Polymer-based Nanocomposites for the Separation of Oil from Water

Siddhantt S. Bhamare

DOI: https://doi.org/10.36664/bt/2022/v69i1/172475

Keywords: Polymer/carbon nanocomposites; Polyvinyl chloride (PVC)/ clay nanofiber; Composites; Porosity.

Abstract

Oil spills are a major cause of water pollution, with serious consequences for the environment, biological systems, and economic systems. To preserve the survival of marine animals and the health of the ecosystem, oil spills must be cleaned up as soon as feasible. In order to restore the damaged marine environment to its native ecology, effective methodologies and removal processes (as well as materials) must be developed.

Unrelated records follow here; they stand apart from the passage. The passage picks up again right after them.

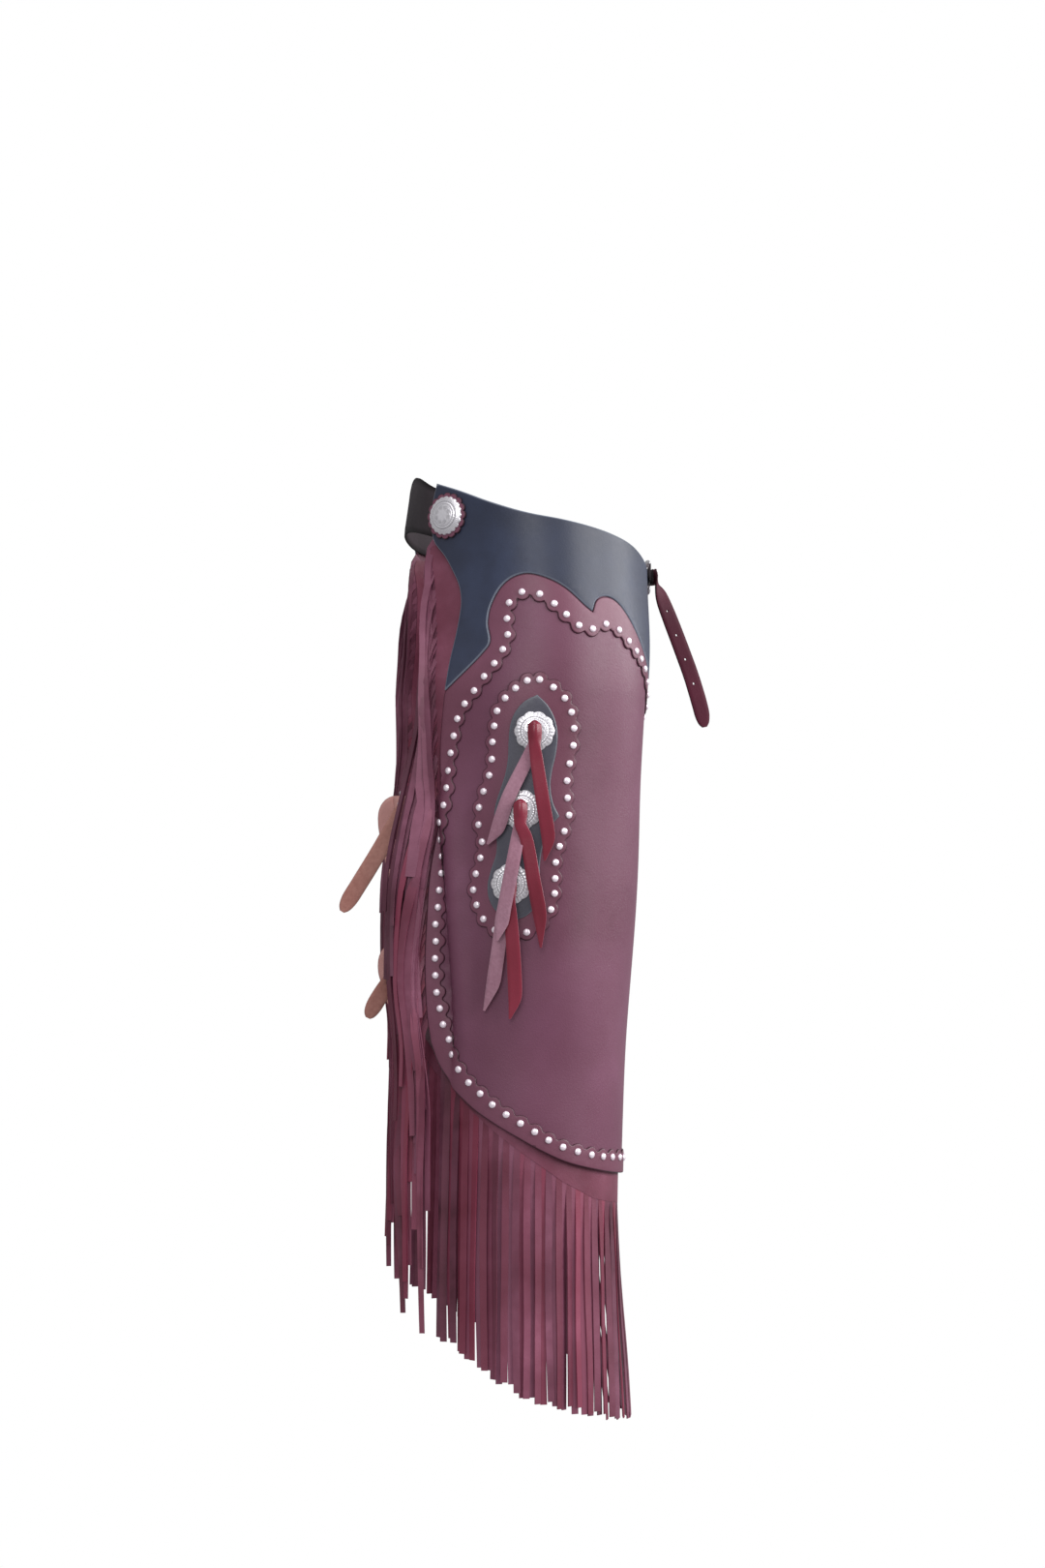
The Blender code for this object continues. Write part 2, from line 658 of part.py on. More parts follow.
# The tails of the three strings on the plaque, from the knot to the slanted tip.
#     s      z       off   width
THONGS = (
    (((-23.5, -235.0, 13.0, 12.0), (-39.5, -275.0, 14.5, 13.0),
      (-48.5, -303.5, 12.0, 13.0), (-57.5, -318.0, 11.0, 2.0)),
     ((-17.5, -240.0, 16.5, 12.0), (-11.5, -277.0, 15.5, 13.0),
      (-5.5, -312.0, 12.5, 13.0), (-8.0, -333.0, 11.0, 2.0))),
    (((-29.5, -304.0, 12.5, 12.0), (-33.5, -340.0, 21.5, 13.0), (-38.5, -375.0, 20.5, 13.0),
      (-41.0, -391.0, 18.0, 13.0), (-44.5, -407.0, 16.5, 2.0)),
     ((-23.5, -312.0, 16.5, 12.0), (-17.0, -350.0, 17.0, 13.0),
      (-10.5, -384.0, 14.5, 13.0), (-8.5, -414.0, 12.0, 2.0))),
    (((-40.0, -375.0, 10.5, 12.0), (-45.5, -420.0, 9.5, 13.0),
      (-49.5, -448.0, 8.5, 13.0), (-57.0, -473.0, 7.5, 2.0)),
     ((-34.5, -383.0, 14.5, 12.0), (-31.6, -415.0, 12.5, 13.0),
      (-28.7, -460.0, 10.0, 13.0), (-33.0, -480.0, 9.5, 2.0))),
)


def back_belt():
    """The belt behind, from inside one yoke's rear end round to the other's."""
    thick, gap = 3.0, 0.7
    right = []
    for s, top, bottom in ((-102.0, 12.0, -34.0), (-118.0, 17.0, -30.0),
                           (-134.0, 23.0, -26.0)):
        middle = (top + bottom) / 2
        right.append([on_wall(s, z, -gap - t) for z, t in
                      ((bottom, thick), (middle, thick), (top, thick),
                       (top, 0.0), (middle, 0.0), (bottom, 0.0))])
    ends = right[-1]
    for share in (0.2, 0.4, 0.6, 0.8, 1.0):
        column = []
        for k, (lift, back_y) in enumerate(((-15.0, 120.0), (12.0, 115.5), (39.0, 111.0),
                                            (39.0, 114.0), (12.0, 118.5), (-15.0, 123.0))):
            p0 = ends[k]
            way = right[2][k] - right[1][k]
            way[2] = 0.0
            way /= np.linalg.norm(way)
            p1 = p0 + way * 14.0
            p1[2] += (lift - p0[2]) * 0.35
            p2 = np.array([-45.0, back_y, lift])
            p3 = np.array([0.0, back_y, lift])
            a, b = 1 - share, share
            column.append(a ** 3 * p0 + 3 * a * a * b * p1 + 3 * a * b * b * p2 + b ** 3 * p3)
        right.append(column)
    mirror = [[p * np.array([-1.0, 1.0, 1.0]) for p in column] for column in right[-2::-1]]
    every = right + mirror
    points = [p for column in every for p in column]
    faces = [(5, 4, 1, 0), (4, 3, 2, 1)]
    for i in range(len(every) - 1):
        for k in range(6):
            a, b = 6 * i + k, 6 * i + (k + 1) % 6
            faces.append((a, b, b + 6, a + 6))
    last = 6 * (len(every) - 1)
    faces += [(last, last + 1, last + 4, last + 5), (last + 1, last + 2, last + 3, last + 4)]
    add_body("back_belt", points, faces, "black_leather")


def front_fastening():
    place, ez = buckle("front_buckle", (-5.0, -118.6, -57.0), (1, 0, 0), (0, -1, 0), 1,
                       rim=8.0)
    chape("front_chape", [on_wall(156, -54, 7.4), on_wall(178, -56, 6.8)], place, ez, 1)
    up = np.array([0.0, 0.0, 1.0])
    mirror = np.array([-1.0, 1.0, 1.0])
    stations = [(on_wall(s, z, off) * mirror, up, 16.0)
                for s, z, off in ((150, -54, 7.4), (169, -56, 7.2), (188, -57, 6.6))]
    stations += [(place(x, n), up, 16.0) for x, n in THROUGH]
    tail = (
        ((-24.0, -123.4, -57.5), (-0.10, 0.00, 0.99), 16.0),
        ((-28.0, -124.2, -61.0), (-0.45, 0.15, 0.85), 16.0),
        ((-30.5, -126.0, -68.0), (-0.56, 0.50, 0.45), 16.0),
        ((-32.0, -130.0, -81.0), (-0.42, 0.84, 0.05), 16.0),
        ((-33.5, -137.5, -101.0), (-0.28, 0.90, -0.28), 16.0),
        ((-35.0, -148.0, -129.0), (-0.22, 0.91, -0.32), 16.0),
        ((-36.0, -158.0, -157.0), (-0.20, 0.92, -0.30), 16.0),
        ((-37.0, -166.5, -186.0), (-0.20, 0.94, -0.25), 16.0),
        ((-37.2, -169.2, -198.0), (-0.20, 0.95, -0.18), 13.0),
        ((-37.2, -170.6, -206.0), (-0.20, 0.96, -0.14), 5.0),
    )
    stations += [(np.array(p), np.array(w), wide) for p, w, wide in tail]
    ribbon("front_strap", stations, 2.2, "burgundy_leather")


def leg_fastening(level, height, tail, side, word):
    """The strap behind a leg, its buckle near the wall's rear edge and its free tail."""
    base = "leg_%s_" + level + "_" + word
    up = np.array([0.0, 0.0, 1.0])
    place, ez = buckle(base % "buckle", (-103.0, 118.0, height), (1, -0.04, 0), (0, 1, 0),
                       side)
    lead = [on_wall(-98, height, -4.2), on_wall(-112, height, -4.6),
            np.array([-142.5, 108.5, height]), np.array([-131.5, 113.8, height])]
    chape(base % "chape", lead, place, ez, side)
    stations = [(on_wall(s, height, off), up, 16.0)
                for s, off in ((204, -2.3), (214, -2.2), (226, -2.0))]
    way = ((-13.0, -31.0), (-8.5, -8.0), (-8.5, 20.0), (-14.0, 50.0), (-26.0, 78.0),
           (-45.0, 100.0), (-68.0, 111.5))
    stations += [(np.array([x, y, height]), up, 16.0) for x, y in way]
    stations += [(place(x, n), up, 16.0) for x, n in THROUGH]
    stations += [(np.array(p), np.array(w), wide) for p, w, wide in tail]
    ribbon(base % "strap", stations, 2.2, "natural_leather", side)


# The tails' free ends: the right leg's stand off behind, the left leg's hang down.
#        middle                   width direction      width
TAILS = {
    ("upper", "right"): (
        ((-117.0, 128.0, -284.0), (0.00, 0.00, 1.00), 16.0),
        ((-118.0, 134.0, -288.5), (0.00, 0.45, 0.90), 16.0),
        ((-119.5, 141.5, -300.0), (0.00, 0.75, 0.60), 16.0),
        ((-122.0, 158.0, -328.0), (0.00, 0.85, 0.52), 16.0),
        ((-124.0, 176.0, -357.0), (0.00, 0.85, 0.52), 16.0),
        ((-125.5, 188.0, -376.0), (0.00, 0.85, 0.52), 13.0),
        ((-126.0, 192.0, -382.5), (0.00, 0.85, 0.52), 6.0),
    ),
    ("lower", "right"): (
        ((-117.0, 128.0, -434.0), (0.00, 0.00, 1.00), 16.0),
        ((-118.0, 134.5, -437.5), (0.00, 0.45, 0.90), 16.0),
        ((-119.0, 143.0, -446.0), (0.00, 0.70, 0.70), 16.0),
        ((-120.0, 155.0, -462.0), (0.00, 0.85, 0.52), 16.0),
        ((-120.5, 164.0, -477.0), (0.00, 0.88, 0.48), 13.0),
        ((-120.5, 167.0, -483.0), (0.00, 0.88, 0.48), 6.0),
    ),
    ("upper", "left"): (
        ((-117.0, 128.5, -284.0), (0.00, 0.00, 1.00), 16.0),
        ((-118.0, 132.5, -290.5), (0.00, 0.60, 0.80), 16.0),
        ((-119.0, 133.0, -304.0), (0.00, 0.97, 0.15), 16.0),
        ((-120.0, 127.0, -335.0), (0.00, 0.99, -0.12), 16.0),
        ((-120.5, 121.5, -366.0), (0.00, 0.99, -0.12), 16.0),
        ((-120.5, 120.3, -378.0), (0.00, 0.99, -0.10), 13.0),
        ((-120.5, 119.8, -384.0), (0.00, 0.99, -0.10), 6.0),
    ),
    ("lower", "left"): (
        ((-117.0, 128.5, -434.0), (0.00, 0.00, 1.00), 16.0),
        ((-118.0, 132.5, -440.5), (0.00, 0.60, 0.80), 16.0),
        ((-119.0, 133.0, -454.0), (0.00, 0.97, 0.15), 16.0),
        ((-120.0, 126.5, -474.0), (0.00, 0.99, -0.12), 16.0),
        ((-120.0, 125.5, -484.0), (0.00, 0.99, -0.10), 13.0),
        ((-120.0, 125.0, -490.0), (0.00, 0.99, -0.10), 6.0),
    ),
}


for default in list(bpy.data.objects):
    bpy.data.objects.remove(default, do_unlink=True)

for side, word in ((1, "right"), (-1, "left")):
    panel_outline = ([(-126, 22)] + [(s, z - 3) for s, z in YOKE_TOP[1:]] + YOKE_FRONT
                     + WALL_INNER[-2::-1] + HEM[-2::-1] + WALL_REAR[-2::-1] + YOKE_REAR[1:])
    leather("leg_panel_" + word, panel_outline, *PANEL, "burgundy_leather", side)
    leather("yoke_" + word, YOKE_TOP + YOKE_FRONT + YOKE_LOW + YOKE_REAR[0:], *YOKE,
            "black_leather", side)
    low_edge = shifted([(228, -183)] + YOKE_LOW, 0.8)
    outer_edge = low_edge + WALL_REAR[1:] + HEM[1:]
    inner_edge = scallops(SPOTS, 7.6)
    border = outer_edge + inner_edge[::-1]
    leather("border_" + word, border, *BORDER, "burgundy_leather", side)
    leather("plaque_" + word, scallops(PLAQUE_SPOTS, 7.6, closed=True), *PLAQUE,
            "burgundy_leather", side)
    leather("plaque_inlay_" + word, INLAY, *INLAID, "black_leather", side)
    for number, (s, z) in enumerate(CONCHOS, 1):
        base, axes = seat(s, z, INLAID[1] + 0.3, 19.0)
        turned("concho_%d_%s" % (number, word),
               ((18.4, 0.0, 0.045), (18.4, 1.2, 0.045), (13.0, 3.4, 0.0), (6.0, 4.6, 0.0)),
               base, axes, "silver", side)
    for number in (1, 2, 3):
        thong("thong_%d_%s" % (number, word), CONCHOS[number - 1], THONGS[number - 1], side)
    base, axes = seat(-114.0, -7.0, YOKE[1] + 0.3, 22.0)
    turned("hip_rosette_" + word, ((22.0, 0.0, 0.05), (22.0, 1.8, 0.05)), base, axes,
           "burgundy_leather", side)
    turned("hip_concho_" + word,
           ((18.6, 0.0, 0.03), (18.6, 1.2, 0.03), (13.5, 4.6, 0.0), (6.0, 6.6, 0.0)),
           base + axes[2] * 2.1, axes, "silver", side)
    rear_fringe("rear_fringe_" + word, side)
    hem_fringe("hem_fringe_" + word, side)
    leg_fastening("upper", -282.0, TAILS["upper", word], side, word)
    leg_fastening("lower", -432.0, TAILS["lower", word], side, word)

back_belt()
front_fastening()
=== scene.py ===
import math

import bpy
import numpy as np
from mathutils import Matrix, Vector
from mathutils.geometry import delaunay_2d_cdt


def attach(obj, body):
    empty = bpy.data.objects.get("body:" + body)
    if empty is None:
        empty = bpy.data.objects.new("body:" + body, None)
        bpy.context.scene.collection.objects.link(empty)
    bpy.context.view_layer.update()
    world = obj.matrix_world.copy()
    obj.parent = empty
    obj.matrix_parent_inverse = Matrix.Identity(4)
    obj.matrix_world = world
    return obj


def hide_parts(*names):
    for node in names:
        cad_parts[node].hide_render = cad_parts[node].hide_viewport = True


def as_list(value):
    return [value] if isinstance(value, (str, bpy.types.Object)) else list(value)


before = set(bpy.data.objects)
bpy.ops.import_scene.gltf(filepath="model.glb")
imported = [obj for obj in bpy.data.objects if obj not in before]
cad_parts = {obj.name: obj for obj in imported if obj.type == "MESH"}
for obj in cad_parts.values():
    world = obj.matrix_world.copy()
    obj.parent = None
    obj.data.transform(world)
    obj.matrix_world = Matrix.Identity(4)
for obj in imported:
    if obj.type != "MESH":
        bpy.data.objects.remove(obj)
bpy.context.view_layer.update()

MM = 0.001

# The wall of a leg, with the sizes of the model it dresses, in mm.
#       height  middle x  middle y  half width  half depth  leaves at (degrees)
FORM = (
    (60.0,      0.0,      0.0,      150.0,      112.0,      122.0),
    (0.0,      -3.0,      0.0,      159.0,      112.0,      122.0),
    (-60.0,   -22.0,     -2.0,      152.0,      107.0,      122.0),
    (-120.0,  -62.0,     -1.0,      124.0,      105.0,      122.0),
    (-180.0,  -92.0,      4.0,      100.0,      104.0,      122.0),
    (-300.0,  -98.0,      8.5,       95.0,      101.0,      123.0),
    (-440.0, -100.0,     12.5,       92.0,       98.0,      124.0),
    (-640.0, -104.0,     19.5,       88.0,       94.0,      125.0),
    (-900.0, -107.0,     21.5,       96.0,      110.0,      125.0),
)
REAR_EDGE = ((60.0, -124.0), (25.0, -126.0), (-16.0, -134.5), (-31.0, -132.0),
             (-46.0, -120.5), (-64.0, -110.0), (-75.0, -104.5), (-90.0, -101.5),
             (-108.0, -103.0), (-140.0, -108.0), (-174.0, -110.0), (-216.0, -112.0),
             (-280.0, -113.0), (-345.0, -120.0), (-435.0, -121.0), (-480.0, -117.0),
             (-505.0, -112.0), (-900.0, -112.0))
CREASE = ((60.0, -98.0), (-225.0, -98.0), (-280.0, -112.0), (-326.0, -107.5),
          (-388.0, -101.5), (-444.0, -95.5), (-505.0, -88.0), (-900.0, -88.0))
CREASE_DEPTH = ((60.0, 0.0), (-225.0, 0.0), (-300.0, 0.7), (-360.0, 1.0), (-450.0, 1.0),
                (-505.0, 0.5), (-575.0, 0.0), (-900.0, 0.0))
#            s       z       width   height  push
DENTS = (
    (70.0,  -285.0,  45.0,   80.0,   -3.0),
    (25.0,  -430.0,  50.0,   60.0,    2.0),
    (95.0,  -480.0,  40.0,   70.0,   -2.5),
    (-10.0, -520.0,  45.0,   40.0,   -2.0),
    (150.0, -380.0,  40.0,   90.0,    2.0),
)
SIDE_LINE = math.radians(85.0)
ANGLES = np.radians(np.linspace(-115.0, 180.0, 591))


def unit(vectors):
    return vectors / np.linalg.norm(vectors, axis=-1, keepdims=True)


def ramp(value, low, high):
    """0 up to low, 1 from high on, and straight between them."""
    return min(max((value - low) / (high - low), 0.0), 1.0)


def column(table, k):
    """Heights and values of a table's column k, from the lowest row up."""
    return [row[0] for row in table][::-1], [row[k] for row in table][::-1]


def along(table, heights, k=1):
    return np.interp(heights, *column(table, k))


def curve(u, p1, m1, p2, m2):
    """The place at u, from 0 to 1, on a curve that leaves p1 along m1 and reaches p2 along m2."""
    return ((2 * u ** 3 - 3 * u ** 2 + 1) * p1 + (u ** 3 - 2 * u ** 2 + u) * m1
            + (3 * u ** 2 - 2 * u ** 3) * p2 + (u ** 3 - u ** 2) * m2)


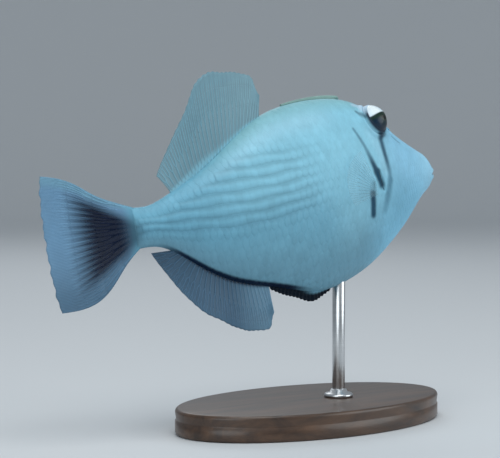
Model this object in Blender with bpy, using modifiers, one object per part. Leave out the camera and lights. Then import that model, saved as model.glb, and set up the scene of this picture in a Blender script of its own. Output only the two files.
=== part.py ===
"""A life-size boomerang triggerfish that swims over a flat base, held by a slim rod.

The fish is laid out straight first, with its snout at the origin, its head towards +X, its left side
towards +Y and its back towards +Z. Places along it are stations, from 0 at the snout to 1 at the root
of the tail fin. The rear half is then bent to the fish's left, and an empty tilts and lifts the whole.
"""

import math

import bmesh
import bpy
import numpy as np
from mathutils import Matrix, Vector

# Driving sizes, in metres
STANDARD_LENGTH = 0.178
GAP = 0.0003

# Pose
PITCH_DEG = 6.5
ROLL_DEG = 6.5
BEND_START = 0.42
BEND_GROWTH = 1.3
BEND_AT_TAIL_ROOT_DEG = 14.5
BEND_PAST_ROOT_DEG_PER_STATION = 22.5
AXIS_HEIGHT = 0.108
AXIS_STATION_OVER_BASE = 0.45

# Outline of the trunk and head, as (station, share of the standard length)
SNOUT_TIP = -0.008
SNOUT_ROUNDING = 0.040
BACK_LINE = [
    (-0.01, 0.042), (0.07, 0.090), (0.14, 0.136), (0.20, 0.185), (0.27, 0.232), (0.34, 0.250),
    (0.43, 0.254), (0.52, 0.246), (0.60, 0.224), (0.70, 0.170), (0.80, 0.112), (0.90, 0.068),
    (0.96, 0.050), (1.0, 0.052),
]
BELLY_LINE = [
    (-0.01, -0.028), (0.05, -0.056), (0.12, -0.113), (0.19, -0.162), (0.27, -0.206), (0.37, -0.240),
    (0.46, -0.252), (0.52, -0.245), (0.60, -0.222), (0.68, -0.200), (0.75, -0.176), (0.82, -0.136),
    (0.88, -0.092), (0.94, -0.058), (1.0, -0.053),
]
HALF_WIDTH = [
    (-0.01, 0.032), (0.07, 0.052), (0.13, 0.067), (0.20, 0.081), (0.28, 0.092), (0.38, 0.097),
    (0.50, 0.093), (0.62, 0.077), (0.75, 0.054), (0.88, 0.034), (1.0, 0.018),
]
WIDEST_LEVEL = [(-0.01, 0.006), (0.13, 0.020), (0.28, 0.022), (0.45, 0.010), (0.70, 0.0), (1.0, 0.0)]
BACK_FULLNESS = [(-0.01, 2.1), (0.12, 2.3), (0.24, 2.5), (0.40, 2.1), (0.65, 1.9), (1.0, 2.1)]
BELLY_FULLNESS = [(-0.01, 2.1), (0.15, 1.95), (0.35, 1.8), (0.60, 1.8), (0.80, 1.9), (1.0, 2.1)]

# Cuts between head, trunk and tail stalk
HEAD_CUT_STATION = 0.283
HEAD_CUT_LEAN = -0.10
STALK_CUT_STATION = 0.915

# Eyes
EYE_STATION = 0.240
EYE_LEVEL = 0.174
EYE_OUT = 0.0114
EYE_RADIUS = 0.0076
EYE_DEPTH = 0.0060
EYE_TURN_UP_DEG = 24.0
EYE_TURN_FORWARD_DEG = 20.0
ORBIT_SWELL = 0.0018
ORBIT_SPREAD = 0.0085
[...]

Following the rupture of the Gulf of Mexico on April 20, various studies on oil spills were conducted, and it was discovered that polymeric nanocomposites may be used to clean up oil spills. When it comes to oil-water separation, traditional methods are insufficient. Many studies have shown that nanotechnology can help clean up oil spills in water, especially when combined with polymer/carbon nanocomposites like polyvinyl chloride (PVC)/clay nanofiber composites, which have been studied for their morphology, porosity, density, and mechanical properties, among other things. Polymers are used in everything from huge Boeing jets to the smallest nano-electronic devices. It is hard to imagine a world without them. Everywhere we go, we see polymers in things we use every day, like toys and mattresses and clothes and shoes and drugs and adhesives. Since the early days of humanity, polymers have intrigued us with their myriad forms, often wonderful properties, interactions, and roles in different phenomena. Polymers are a group of materials that can be used in many different ways. They are made up of giant molecules (macromolecules). In nature, they can be found in things like the biopolymers, DNA in our bodies and starch in potatoes; or they can be man-made like ordinary plastic polythene in bottles and toys or polyurethane-based composite foam for oil water separation (Oil spills). The effect of clay content on the oil sorption capacity of PVC nanofiber mats is explored in this review, as well as how to enhance it. The findings show that, among other things, the porosity, density, mechanical properties, and sorption capacity of nanofiber mats are all controlled by their porosity, density, mechanical properties, and sorption capacity. It is feasible to improve the porosity and oil sorption capacity of nanofiber composite materials by using clay.